The more important consequence may be long term.  Stripping away an extra layer of protection from hundreds (perhaps thousands) of federal officials may well affect they way they do their job (negatively, in the dissent’s view, as the officials respond inappropriately to political pressure; positively, in the majority’s view, as the federal bureaucracy is held more accountable to the President and, consequently, to the people).

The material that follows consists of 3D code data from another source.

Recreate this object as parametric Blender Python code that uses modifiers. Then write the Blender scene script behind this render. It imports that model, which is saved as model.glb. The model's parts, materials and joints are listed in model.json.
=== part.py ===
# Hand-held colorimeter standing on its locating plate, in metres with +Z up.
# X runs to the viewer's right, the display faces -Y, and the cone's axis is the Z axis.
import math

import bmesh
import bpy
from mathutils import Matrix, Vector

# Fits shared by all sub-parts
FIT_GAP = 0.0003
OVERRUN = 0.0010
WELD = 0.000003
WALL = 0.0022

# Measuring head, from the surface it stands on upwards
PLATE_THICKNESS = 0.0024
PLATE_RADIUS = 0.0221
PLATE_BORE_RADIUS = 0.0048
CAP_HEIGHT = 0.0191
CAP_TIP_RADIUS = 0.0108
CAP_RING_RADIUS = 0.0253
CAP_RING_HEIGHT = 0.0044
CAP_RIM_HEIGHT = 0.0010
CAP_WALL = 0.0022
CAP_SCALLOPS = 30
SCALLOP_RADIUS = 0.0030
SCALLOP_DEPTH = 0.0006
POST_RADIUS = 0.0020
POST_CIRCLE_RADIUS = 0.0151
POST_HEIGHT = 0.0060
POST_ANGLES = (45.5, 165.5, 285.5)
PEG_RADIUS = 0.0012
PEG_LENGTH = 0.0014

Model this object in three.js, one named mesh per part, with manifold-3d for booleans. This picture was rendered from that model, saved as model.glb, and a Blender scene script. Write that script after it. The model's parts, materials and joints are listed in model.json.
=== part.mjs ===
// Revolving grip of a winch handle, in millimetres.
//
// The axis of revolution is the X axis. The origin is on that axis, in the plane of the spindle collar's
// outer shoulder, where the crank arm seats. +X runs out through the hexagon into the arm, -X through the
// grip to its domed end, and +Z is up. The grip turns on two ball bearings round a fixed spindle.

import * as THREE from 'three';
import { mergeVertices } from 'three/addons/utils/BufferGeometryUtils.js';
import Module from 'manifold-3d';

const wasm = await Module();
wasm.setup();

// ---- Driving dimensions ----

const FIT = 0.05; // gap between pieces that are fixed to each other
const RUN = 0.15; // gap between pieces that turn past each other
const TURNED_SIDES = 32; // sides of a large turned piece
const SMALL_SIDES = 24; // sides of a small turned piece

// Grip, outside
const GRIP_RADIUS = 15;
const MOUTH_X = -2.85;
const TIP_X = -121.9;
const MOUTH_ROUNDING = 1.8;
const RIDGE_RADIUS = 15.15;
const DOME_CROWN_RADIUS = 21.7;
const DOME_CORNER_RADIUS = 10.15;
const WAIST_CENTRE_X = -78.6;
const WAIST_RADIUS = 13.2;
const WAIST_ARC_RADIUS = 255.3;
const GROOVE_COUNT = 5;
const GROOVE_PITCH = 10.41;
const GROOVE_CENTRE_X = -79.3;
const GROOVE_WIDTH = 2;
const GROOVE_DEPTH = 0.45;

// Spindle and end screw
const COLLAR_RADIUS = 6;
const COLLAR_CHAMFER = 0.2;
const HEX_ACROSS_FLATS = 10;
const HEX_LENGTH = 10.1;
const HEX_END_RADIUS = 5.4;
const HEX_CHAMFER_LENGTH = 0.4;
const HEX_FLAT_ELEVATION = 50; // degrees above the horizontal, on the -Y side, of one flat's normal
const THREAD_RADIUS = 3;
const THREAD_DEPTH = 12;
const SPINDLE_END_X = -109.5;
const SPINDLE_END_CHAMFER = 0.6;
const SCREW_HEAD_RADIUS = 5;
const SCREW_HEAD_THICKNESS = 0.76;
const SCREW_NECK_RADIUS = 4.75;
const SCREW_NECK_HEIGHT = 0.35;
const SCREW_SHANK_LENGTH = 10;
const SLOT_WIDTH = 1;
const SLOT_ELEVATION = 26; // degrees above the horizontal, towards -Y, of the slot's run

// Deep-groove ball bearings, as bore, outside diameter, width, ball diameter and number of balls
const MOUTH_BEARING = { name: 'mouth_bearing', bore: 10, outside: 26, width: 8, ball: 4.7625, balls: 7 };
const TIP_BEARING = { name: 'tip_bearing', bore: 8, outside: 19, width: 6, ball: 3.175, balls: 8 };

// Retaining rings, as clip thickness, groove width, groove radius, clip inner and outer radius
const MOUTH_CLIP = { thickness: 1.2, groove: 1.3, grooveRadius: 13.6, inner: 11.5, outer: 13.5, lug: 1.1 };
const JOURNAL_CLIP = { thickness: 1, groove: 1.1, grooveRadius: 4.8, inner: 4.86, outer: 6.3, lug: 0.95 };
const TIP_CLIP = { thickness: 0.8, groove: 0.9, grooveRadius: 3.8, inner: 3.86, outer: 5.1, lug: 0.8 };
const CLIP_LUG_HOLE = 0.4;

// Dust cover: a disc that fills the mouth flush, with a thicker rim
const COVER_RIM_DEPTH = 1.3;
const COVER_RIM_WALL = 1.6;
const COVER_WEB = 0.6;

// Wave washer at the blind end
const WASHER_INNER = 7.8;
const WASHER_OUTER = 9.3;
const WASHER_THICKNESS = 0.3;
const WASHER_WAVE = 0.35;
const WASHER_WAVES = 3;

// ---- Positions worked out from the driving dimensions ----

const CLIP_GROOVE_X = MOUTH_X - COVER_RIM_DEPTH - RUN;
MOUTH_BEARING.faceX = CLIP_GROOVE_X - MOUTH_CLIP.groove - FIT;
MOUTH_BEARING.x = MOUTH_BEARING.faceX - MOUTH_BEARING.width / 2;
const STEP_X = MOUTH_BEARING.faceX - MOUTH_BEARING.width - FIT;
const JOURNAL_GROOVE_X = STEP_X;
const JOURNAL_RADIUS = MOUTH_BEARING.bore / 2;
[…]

Moreover, today’s decision may lay the seeds for even greater changes in the future.  One might think from the Court’s discussion of first principles that any limitation on the President’s authority to remove federal officials from office would be unconstitutional.  To be sure, the Court explains up front that “[t]he parties do not ask us to reexamine any of these precedents, and we do not do so.”  But the Court does not, however, say whether it would uphold those precedents in a future case in which the issue was presented.  That said, the fact that the Court remedies the constitutional violation here through excising only a single layer of good cause protection from the scheme does seem to indicate that there is not yet a majority willing to go any further.

But that may change.  The decisions’ sweeping language and broad rationale suggest to me that there are some Justices (including the Chief Justice) who would go further if changes at the Court someday permit it.  And if that happens, it seems likely to me that the Court will rely on the reasoning in this case to justify greater restrictions on Congress’s power to insulate independent administrative bodies from presidential control.